A few weeks later, we moved in together and spent so many afternoons feeling small and vast on our balcony. We spent so many evenings feeling negligible and profoundly important on our balcony, in our shadowless living room. We drank hot toddies and clung to each other. I went to Paris and Edinburgh by myself and when I came back, I wondered if we were falling in love. We were. I went to Nice. I went to New York. We went to Paris together. I took the train to Paris with someone I loved. I went to Morocco with my friends. I went to Marseille to visit Laura. I went to Marseille to visit Marianne. I went to Paris to see my mom. I took my mom to Nice. I went to La Ciotat to visit Laura. I went to Tarascon to sleep at Claire’s house. I went to Les Angles to play games at Bruno’s. I went to the other side of Avignon to watch the Jersey Shore at Rémy’s. I went to Villeneuve to eat lunch at Cécile’s. I went through Arles to eat beef at Veronique’s, and we walked along the Rhône on a day that was windy as fuck. I went to Nîmes to have Thanksgiving dinner with Hervé. It was an amazing dinner. I went to Paris so many times. I was in love the whole time. And I was scared and scared and happy and not happy.

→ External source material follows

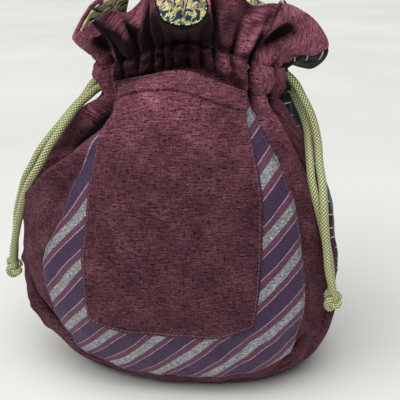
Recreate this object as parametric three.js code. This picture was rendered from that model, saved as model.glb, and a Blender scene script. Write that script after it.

It’s hard and it’s easy to think about these things. Like what do I do with the part of me that wants to go on adventures abroad because I have always chased and am still chasing after the kind of loneliness that has always accompanied that first phase of displacement? Like my first month in France, when I lived inside my head, but everyone else only ever saw my Chinese face, my visibly femme body. And then comes that period of utter, inconsolable, unrelenting fear, when you think, What if this isn’t a phase? What if my life will always be like this here? And those were my late October days, when Avignon was on strike, and no matter how brilliantly warm the sun felt on my back, I swore I was going to collapse from wanting so much and existing so crudely, and then–to quote the brilliant Junot Diaz–”the nictitating membrane obscuring the world suddenly lifts,” and then–then what?
I live in Williamsburg now. Now what? What now?